# Supplied data
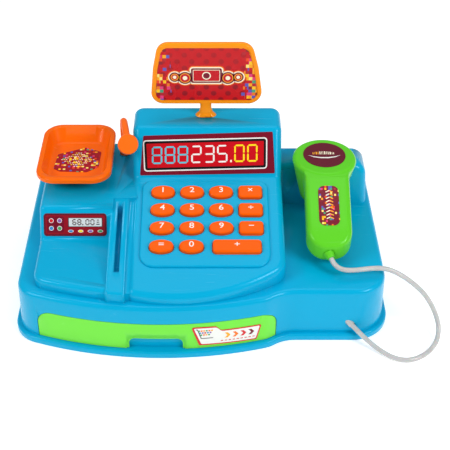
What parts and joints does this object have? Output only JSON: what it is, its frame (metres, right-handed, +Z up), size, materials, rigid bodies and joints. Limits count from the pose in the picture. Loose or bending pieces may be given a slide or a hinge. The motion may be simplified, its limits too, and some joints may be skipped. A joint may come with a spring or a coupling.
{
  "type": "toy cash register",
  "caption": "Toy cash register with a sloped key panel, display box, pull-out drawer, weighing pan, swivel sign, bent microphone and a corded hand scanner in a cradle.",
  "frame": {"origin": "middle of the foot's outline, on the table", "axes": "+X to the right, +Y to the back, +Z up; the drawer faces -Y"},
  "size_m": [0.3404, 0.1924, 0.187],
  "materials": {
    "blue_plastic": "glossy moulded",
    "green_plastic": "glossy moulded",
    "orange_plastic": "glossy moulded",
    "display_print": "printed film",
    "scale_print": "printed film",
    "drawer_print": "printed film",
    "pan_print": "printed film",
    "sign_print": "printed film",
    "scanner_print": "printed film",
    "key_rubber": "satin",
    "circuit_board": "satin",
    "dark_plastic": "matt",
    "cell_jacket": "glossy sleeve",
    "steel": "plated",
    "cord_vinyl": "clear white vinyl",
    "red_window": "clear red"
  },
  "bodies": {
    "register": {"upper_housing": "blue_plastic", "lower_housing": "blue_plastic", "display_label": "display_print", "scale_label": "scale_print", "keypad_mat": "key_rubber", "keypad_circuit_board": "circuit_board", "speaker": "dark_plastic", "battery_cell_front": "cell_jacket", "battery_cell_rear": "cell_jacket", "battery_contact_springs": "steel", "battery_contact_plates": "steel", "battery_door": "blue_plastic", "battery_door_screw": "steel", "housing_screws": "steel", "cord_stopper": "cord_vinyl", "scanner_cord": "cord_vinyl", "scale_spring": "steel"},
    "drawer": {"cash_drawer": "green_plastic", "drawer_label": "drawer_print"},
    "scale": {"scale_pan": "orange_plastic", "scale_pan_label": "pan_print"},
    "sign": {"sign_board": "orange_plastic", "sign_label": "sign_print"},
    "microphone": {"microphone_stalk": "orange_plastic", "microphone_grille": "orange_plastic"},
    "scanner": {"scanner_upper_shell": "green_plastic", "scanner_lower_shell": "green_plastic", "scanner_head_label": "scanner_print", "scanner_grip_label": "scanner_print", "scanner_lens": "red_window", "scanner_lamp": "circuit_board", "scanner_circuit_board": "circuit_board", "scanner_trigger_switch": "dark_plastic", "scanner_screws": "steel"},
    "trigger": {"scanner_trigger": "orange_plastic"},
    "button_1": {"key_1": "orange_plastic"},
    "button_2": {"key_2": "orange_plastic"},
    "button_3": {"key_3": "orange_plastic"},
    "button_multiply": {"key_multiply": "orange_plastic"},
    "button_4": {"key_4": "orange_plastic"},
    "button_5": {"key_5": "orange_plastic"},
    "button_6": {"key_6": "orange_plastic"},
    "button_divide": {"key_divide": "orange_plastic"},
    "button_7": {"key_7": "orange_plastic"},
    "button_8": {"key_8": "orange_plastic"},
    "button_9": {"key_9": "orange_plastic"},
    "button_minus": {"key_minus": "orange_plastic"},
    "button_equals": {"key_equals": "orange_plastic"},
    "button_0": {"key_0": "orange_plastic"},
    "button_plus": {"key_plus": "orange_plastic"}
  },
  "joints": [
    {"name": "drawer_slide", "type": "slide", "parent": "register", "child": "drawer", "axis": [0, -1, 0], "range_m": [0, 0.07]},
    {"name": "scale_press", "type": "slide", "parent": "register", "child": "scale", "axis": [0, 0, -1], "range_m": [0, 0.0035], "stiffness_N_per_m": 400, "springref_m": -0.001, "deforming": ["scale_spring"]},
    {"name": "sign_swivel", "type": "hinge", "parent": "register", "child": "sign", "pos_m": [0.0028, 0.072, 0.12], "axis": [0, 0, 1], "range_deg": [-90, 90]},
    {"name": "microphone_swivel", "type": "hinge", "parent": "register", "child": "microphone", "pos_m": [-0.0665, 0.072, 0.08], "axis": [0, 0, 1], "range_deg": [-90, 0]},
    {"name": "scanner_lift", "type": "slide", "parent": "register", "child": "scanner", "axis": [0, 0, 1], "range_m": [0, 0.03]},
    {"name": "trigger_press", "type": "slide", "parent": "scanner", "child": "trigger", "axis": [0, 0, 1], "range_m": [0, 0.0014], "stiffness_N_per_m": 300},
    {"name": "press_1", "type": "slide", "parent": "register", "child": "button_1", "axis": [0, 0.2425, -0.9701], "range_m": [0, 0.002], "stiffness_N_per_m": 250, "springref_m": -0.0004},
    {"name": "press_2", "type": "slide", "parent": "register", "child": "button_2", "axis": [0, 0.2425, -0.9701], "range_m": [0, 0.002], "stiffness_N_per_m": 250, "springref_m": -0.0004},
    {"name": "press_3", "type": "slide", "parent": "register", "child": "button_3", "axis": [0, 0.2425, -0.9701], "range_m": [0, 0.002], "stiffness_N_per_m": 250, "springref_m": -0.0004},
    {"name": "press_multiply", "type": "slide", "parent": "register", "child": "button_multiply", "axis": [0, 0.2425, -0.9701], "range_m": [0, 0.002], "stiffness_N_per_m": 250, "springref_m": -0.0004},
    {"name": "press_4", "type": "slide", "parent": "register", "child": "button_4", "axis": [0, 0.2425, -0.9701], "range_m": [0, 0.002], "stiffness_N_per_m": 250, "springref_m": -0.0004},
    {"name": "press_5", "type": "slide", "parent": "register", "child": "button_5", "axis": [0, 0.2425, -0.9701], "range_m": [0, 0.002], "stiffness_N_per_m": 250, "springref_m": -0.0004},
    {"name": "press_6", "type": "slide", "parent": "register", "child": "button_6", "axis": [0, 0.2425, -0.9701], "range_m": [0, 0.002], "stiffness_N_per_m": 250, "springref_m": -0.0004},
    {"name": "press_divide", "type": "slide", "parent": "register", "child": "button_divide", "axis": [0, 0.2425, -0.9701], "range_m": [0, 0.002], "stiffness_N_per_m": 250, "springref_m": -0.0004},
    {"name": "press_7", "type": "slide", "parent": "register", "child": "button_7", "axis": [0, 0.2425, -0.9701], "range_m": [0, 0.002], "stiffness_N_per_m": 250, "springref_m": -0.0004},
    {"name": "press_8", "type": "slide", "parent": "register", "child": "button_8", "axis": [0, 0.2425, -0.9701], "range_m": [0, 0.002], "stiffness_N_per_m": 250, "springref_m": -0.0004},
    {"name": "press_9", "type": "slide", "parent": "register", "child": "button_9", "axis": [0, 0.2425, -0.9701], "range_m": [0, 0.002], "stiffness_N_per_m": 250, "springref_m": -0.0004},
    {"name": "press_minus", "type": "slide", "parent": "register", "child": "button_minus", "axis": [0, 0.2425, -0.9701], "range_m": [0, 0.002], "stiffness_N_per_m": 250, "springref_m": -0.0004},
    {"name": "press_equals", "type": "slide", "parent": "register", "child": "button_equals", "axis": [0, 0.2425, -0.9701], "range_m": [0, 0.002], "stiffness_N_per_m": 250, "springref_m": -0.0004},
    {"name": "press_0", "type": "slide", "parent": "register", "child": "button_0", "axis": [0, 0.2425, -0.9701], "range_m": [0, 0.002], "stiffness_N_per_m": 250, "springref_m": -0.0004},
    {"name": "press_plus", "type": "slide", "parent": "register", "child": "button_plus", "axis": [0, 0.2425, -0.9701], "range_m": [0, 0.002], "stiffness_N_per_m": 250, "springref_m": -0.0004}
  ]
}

# Stated exercise
Gather, from the listing above, every line carrying the word "bodies".

# Written reply
What parts and joints does this object have? Output only JSON: what it is, its frame (metres, right-handed, +Z up), size, materials, rigid bodies and joints. Limits count from the pose in the picture. Loose or bending pieces may be given a slide or a hinge. The motion may be simplified, its limits too, and some joints may be skipped. A joint may come with a spring or a coupling.
  "bodies": {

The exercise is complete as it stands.